[I18n-sig] Random thoughts on Unicode and Python

"Walter Dörwald" walter@livinglogic.de
Mon, 12 Feb 2001 12:27:16 +0100


On 10.02.01 at 22:56 M.-A. Lemburg wrote:

> [...]
> We are trying to tell people that storing text data is better
> done in Unicode than in a raw data buffer like Python's current
> string data type.

It's not enought to tell people, you actually have to make sure
that storing unicode text data is better and more convenient 
than plain old strings, this means that Unicode text must be 
usable in:
	open(u"foo.txt")
	urllib.open(u"foo.txt")
	s = eval(u"\"\\u3042\"")
	exec(u"s = \"\\u3042\"")
	os.stat(u"foo.txt")
	os.system(u"foo -x \u3042")
	os.popen2(u"foo -x \u3042",u"r")
and thousands of others.

I think that the first step should be to make Unicode usable 
everywhere. As a first step this can be done by converting to 
the default encoding internally (as e.g. eval and exec do now),

There may be OS services (e.g. file i/o) that are not Unicode 
aware.
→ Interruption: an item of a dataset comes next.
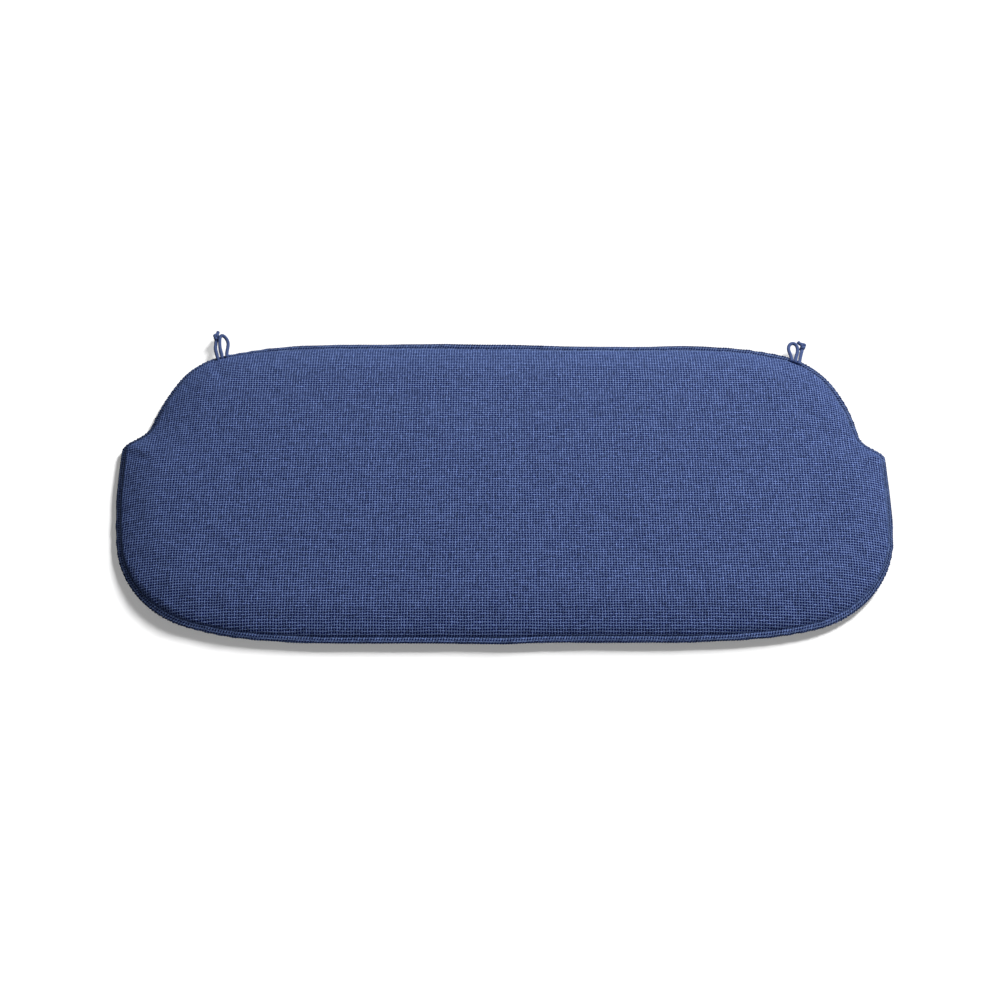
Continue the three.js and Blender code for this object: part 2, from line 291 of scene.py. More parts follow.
for tone in slub_tones:
    thicker = calculate(weave, "MULTIPLY_ADD", tone, SLUB_THICKNESS, 1.0)
    half_widths.append(calculate(weave, "MULTIPLY", half_width, thicker))
warp, weft = cross_threads(weave, places[0], places[1], half_widths)
on_top = calculate(weave, "GREATER_THAN", warp, weft)
height = calculate(weave, "MAXIMUM", warp, weft)
picked = calculate(weave, "SUBTRACT", slub_tones[0], slub_tones[1])
picked = calculate(weave, "ADD", calculate(weave, "MULTIPLY", picked, on_top), slub_tones[1])
flecked = weave_noise(given["Grain"], FLECK_SCALE, detail=1.0).outputs["Fac"]
flecked = calculate(weave, "SUBTRACT", flecked, 0.5)
picked = calculate(weave, "ADD", picked, calculate(weave, "MULTIPLY", flecked, given["Fleck"]))
put_out = nodes.new("NodeGroupOutput")
# The tone follows the height: besides the gaps' own dark, it paints shade down each thread's sides and where
# it dips under.
ramp = nodes.new("ShaderNodeMapRange")
ramp.inputs["From Max"].default_value = FULL_TONE
links.new(height, ramp.inputs["Value"])
links.new(ramp.outputs["Result"], put_out.inputs["Tone"])
links.new(height, put_out.inputs["Height"])
links.new(picked, put_out.inputs["Slub Tone"])


def woven_material(
    name, gap_colour, thread_colour, thread_pitch, settings, relief_height, roughness, fuzziness, light_and_shade_attribute=None
):
    """A finish of crossing threads on the piece's grain map. An attribute can paint light and shade on it."""
    material = bpy.data.materials.new(name)
    material.use_nodes = True
    tree = material.node_tree
    shader = tree.nodes["Principled BSDF"]
    grain = tree.nodes.new("ShaderNodeUVMap")
    grain.uv_map = "grain"
    to_threads = tree.nodes.new("ShaderNodeMapping")
    to_threads.inputs["Scale"].default_value = (1 / thread_pitch, 1 / thread_pitch, 1)
    tree.links.new(grain.outputs["UV"], to_threads.inputs["Vector"])
    threads = tree.nodes.new("ShaderNodeGroup")
    threads.node_tree = weave
    tree.links.new(to_threads.outputs["Vector"], threads.inputs["Grain"])
    for label, value in settings.items():
        threads.inputs[label].default_value = value
    # Gap colour to thread colour by the tone, which is partly painted shade down the threads' sides.
    colour = tree.nodes.new("ShaderNodeMix")
    colour.data_type = "RGBA"
    colour.inputs["A"].default_value = (*gap_colour, 1)
    colour.inputs["B"].default_value = (*thread_colour, 1)
    tree.links.new(threads.outputs["Tone"], colour.inputs["Factor"])
    uneven = tree.nodes.new("ShaderNodeVectorMath")
    uneven.operation = "SCALE"
    tree.links.new(colour.outputs["Result"], uneven.inputs["Vector"])
    tree.links.new(calculate(tree, "ADD", threads.outputs["Slub Tone"], 1.0), uneven.inputs["Scale"])
    # An attribute of the mesh scales the colour: painted light and shade.
    if light_and_shade_attribute:
        share = tree.nodes.new("ShaderNodeAttribute")
        share.attribute_name = light_and_shade_attribute
        painted_colour = tree.nodes.new("ShaderNodeVectorMath")
        painted_colour.operation = "SCALE"
        tree.links.new(uneven.outputs["Vector"], painted_colour.inputs["Vector"])
        tree.links.new(share.outputs["Fac"], painted_colour.inputs["Scale"])
        tree.links.new(painted_colour.outputs["Vector"], shader.inputs["Base Color"])
    else:
        tree.links.new(uneven.outputs["Vector"], shader.inputs["Base Color"])
    bump = tree.nodes.new("ShaderNodeBump")
    bump.inputs["Distance"].default_value = relief_height
    tree.links.new(threads.outputs["Height"], bump.inputs["Height"])
    tree.links.new(bump.outputs["Normal"], shader.inputs["Normal"])
    shader.inputs["Roughness"].default_value = roughness
    shader.inputs["Specular IOR Level"].default_value = DULLNESS
    edge_on = tree.nodes.new("ShaderNodeLayerWeight").outputs["Facing"]
    fuzz = calculate(tree, "MULTIPLY", calculate(tree, "MULTIPLY", edge_on, edge_on), fuzziness)
    tree.links.new(fuzz, shader.inputs["Sheen Weight"])
    shader.inputs["Sheen Roughness"].default_value = SHEEN_ROUGHNESS
    shader.inputs["Sheen Tint"].default_value = (*SHEEN_TINT, 1)
    return material


cord_braid = woven_material(
    "tie_cord_braid",
    gap_colour=(0.03, 0.045, 0.11),
    thread_colour=(0.11, 0.16, 0.36),
    thread_pitch=1.0,
    settings={"Thread Width": 1.0, "Slub": 0.12, "Fleck": 0.1},
    relief_height=0.00015,
    roughness=0.62,
    fuzziness=0.3,
)


def finished_mesh(drawn, tree, material):
    """What a tree makes of an object with one material, as a plain mesh."""
    modifier = drawn.modifiers.new(tree.name, "NODES")
    modifier.node_group = tree
    for item in tree.interface.items_tree:
        if item.in_out == "INPUT" and item.socket_type == "NodeSocketMaterial":
            modifier[item.identifier] = material
    drawn.update_tag()
    seen = drawn.evaluated_get(bpy.context.evaluated_depsgraph_get())
    mesh = bpy.data.meshes.new_from_object(seen)
    drawn.modifiers.remove(modifier)
    return mesh


def make_cord(name, route):
    """A piece of cord swept along its route."""
    curve = bpy.data.curves.new(name, "CURVE")
    curve.dimensions = "3D"
    spline = curve.splines.new("POLY")
    spline.points.add(len(route) - 1)
    spline.points.foreach_set("co", np.column_stack([route, np.ones(len(route))]).ravel())
    drawn = bpy.data.objects.new(name + "_route", curve)
    scene.collection.objects.link(drawn)
    piece = bpy.data.objects.new(name, finished_mesh(drawn, cord_tree, cord_braid))
    bpy.data.objects.remove(drawn)
    scene.collection.objects.link(piece)
    return piece


KNOT_OPENING = 0.62
KNOT_POINTS = 17


def overhand_knot(centre, size, turned, bulge_side):
    """The route of an overhand knot drawn tight: a trefoil, open where the cord comes in and goes out."""
    t = np.linspace(math.pi + KNOT_OPENING, 3 * math.pi - KNOT_OPENING, KNOT_POINTS)
    along = -(np.sin(t) + 2 * np.sin(2 * t)) / 3
    across = (np.cos(t) - 2 * np.cos(2 * t)) / 3 * bulge_side
    up = np.sin(3 * t)
    turn = math.radians(turned)
    x = across * size[0] / 2
    y = along * size[1] / 2
    z = up * size[2] / 2
    turned_x = x * math.cos(turn) - y * math.sin(turn)
    turned_y = x * math.sin(turn) + y * math.cos(turn)
    return np.array(centre) + np.column_stack([turned_x, turned_y, z])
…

For these services converting to the default encoding
is all that can be done, but when the OS supports Unicode, it
should be used (for example Unicode filenames on NT/2000).

The next step should be to switch to Unicode internally, i.e.
use Unicode for Python variable names, module names, source 
code, etc. 

>  [...]

Just my $0.02!



Bye,
   Walter Dörwald

-- 
Walter Dörwald · LivingLogic AG · Bayreuth, Germany ·
www.livinglogic.de